--- start ---
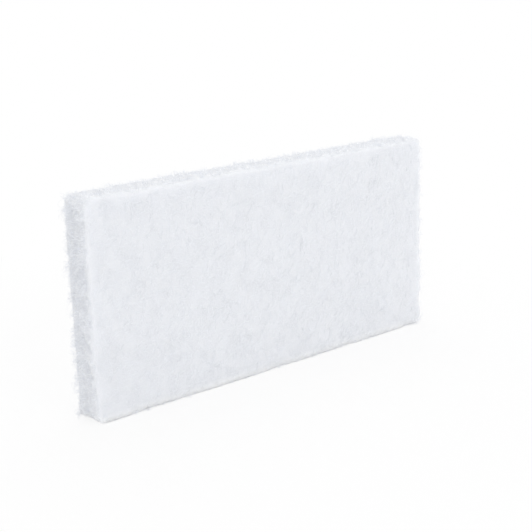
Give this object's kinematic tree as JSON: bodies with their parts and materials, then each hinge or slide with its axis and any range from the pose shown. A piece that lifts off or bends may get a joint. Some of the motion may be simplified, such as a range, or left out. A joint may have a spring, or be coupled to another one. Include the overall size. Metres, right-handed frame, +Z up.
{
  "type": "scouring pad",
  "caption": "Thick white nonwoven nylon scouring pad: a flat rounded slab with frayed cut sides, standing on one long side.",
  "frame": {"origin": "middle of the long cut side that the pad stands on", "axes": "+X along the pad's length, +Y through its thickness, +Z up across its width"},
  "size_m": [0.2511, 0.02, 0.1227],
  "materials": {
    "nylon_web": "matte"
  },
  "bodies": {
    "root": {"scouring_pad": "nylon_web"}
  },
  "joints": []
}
--- end ---
--- Work instructions ---
Write the material out again word for word.

--- Response to the task ---
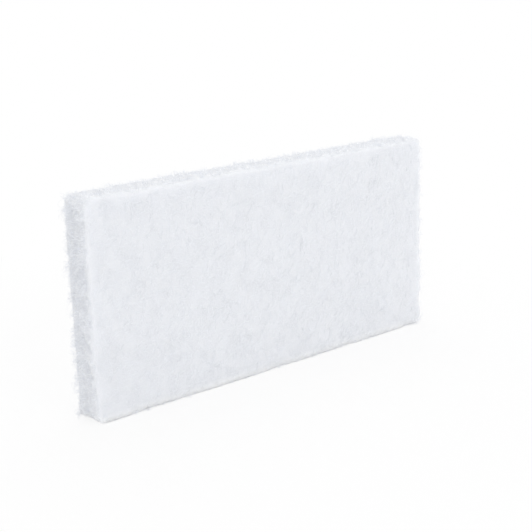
Give this object's kinematic tree as JSON: bodies with their parts and materials, then each hinge or slide with its axis and any range from the pose shown. A piece that lifts off or bends may get a joint. Some of the motion may be simplified, such as a range, or left out. A joint may have a spring, or be coupled to another one. Include the overall size. Metres, right-handed frame, +Z up.
{
  "type": "scouring pad",
  "caption": "Thick white nonwoven nylon scouring pad: a flat rounded slab with frayed cut sides, standing on one long side.",
  "frame": {"origin": "middle of the long cut side that the pad stands on", "axes": "+X along the pad's length, +Y through its thickness, +Z up across its width"},
  "size_m": [0.2511, 0.02, 0.1227],
  "materials": {
    "nylon_web": "matte"
  },
  "bodies": {
    "root": {"scouring_pad": "nylon_web"}
  },
  "joints": []
}